DATA EXTRACT >>

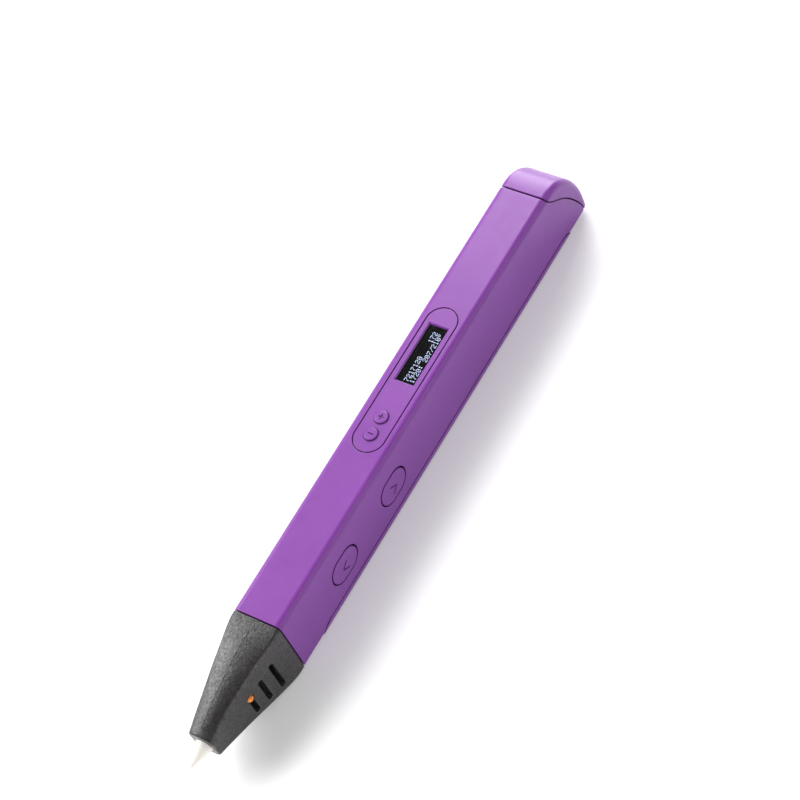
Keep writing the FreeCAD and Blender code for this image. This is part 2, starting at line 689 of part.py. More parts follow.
def feed_bushes():
    """Flanged bushes for the feed shaft, in the chassis floor and deck."""
    parts = []
    low = CHASSIS_FLOOR_Z - CHASSIS_PLATE
    for z0, z_flange in ((low, CHASSIS_FLOOR_Z), (CHASSIS_DECK_Z, CHASSIS_DECK_Z - BUSH_FLANGE_T)):
        bush = rod(V(FEED_X, FEED_SHAFT_Y, z0), Z_DIR, BUSH_R, CHASSIS_PLATE)
        bush = bush.fuse(rod(V(FEED_X, FEED_SHAFT_Y, z_flange), Z_DIR, BUSH_R + 0.3, BUSH_FLANGE_T))
        parts.append(bush.cut(rod(V(FEED_X, FEED_SHAFT_Y, 0), Z_DIR, SHAFT_R + RUN_GAP, SPAN)))
    return Part.makeCompound(parts)


def feed_shaft():
    return rod(V(FEED_X, FEED_SHAFT_Y, 2.4), Z_DIR, SHAFT_R, 10.8)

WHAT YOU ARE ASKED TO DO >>
Reproduce the listing in full. Keep it exactly as written.

EXERCISE OUTPUT >>
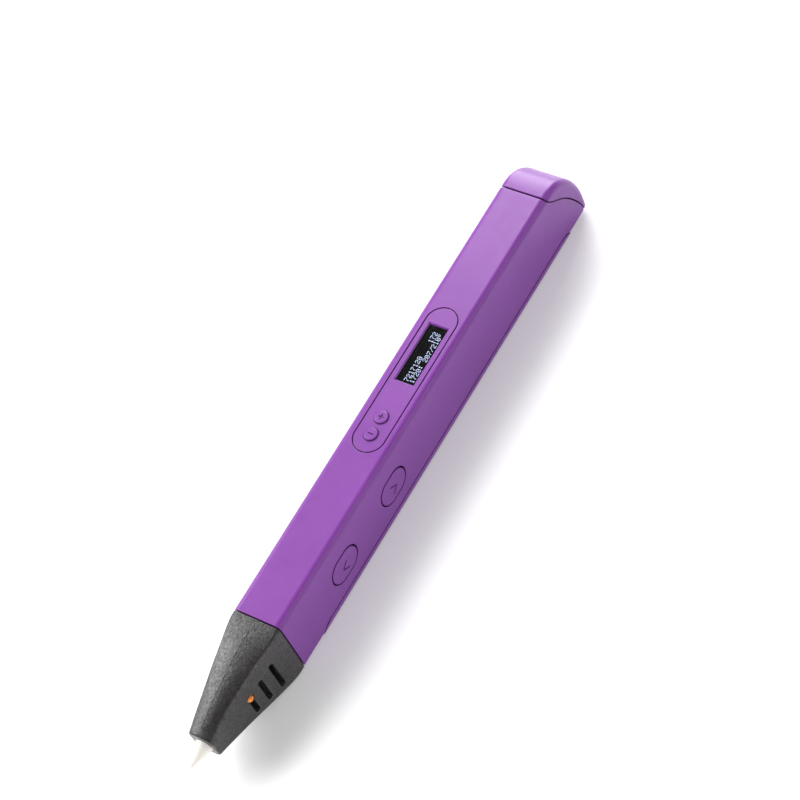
Keep writing the FreeCAD and Blender code for this image. This is part 2, starting at line 689 of part.py. More parts follow.
def feed_bushes():
    """Flanged bushes for the feed shaft, in the chassis floor and deck."""
    parts = []
    low = CHASSIS_FLOOR_Z - CHASSIS_PLATE
    for z0, z_flange in ((low, CHASSIS_FLOOR_Z), (CHASSIS_DECK_Z, CHASSIS_DECK_Z - BUSH_FLANGE_T)):
        bush = rod(V(FEED_X, FEED_SHAFT_Y, z0), Z_DIR, BUSH_R, CHASSIS_PLATE)
        bush = bush.fuse(rod(V(FEED_X, FEED_SHAFT_Y, z_flange), Z_DIR, BUSH_R + 0.3, BUSH_FLANGE_T))
        parts.append(bush.cut(rod(V(FEED_X, FEED_SHAFT_Y, 0), Z_DIR, SHAFT_R + RUN_GAP, SPAN)))
    return Part.makeCompound(parts)


def feed_shaft():
    return rod(V(FEED_X, FEED_SHAFT_Y, 2.4), Z_DIR, SHAFT_R, 10.8)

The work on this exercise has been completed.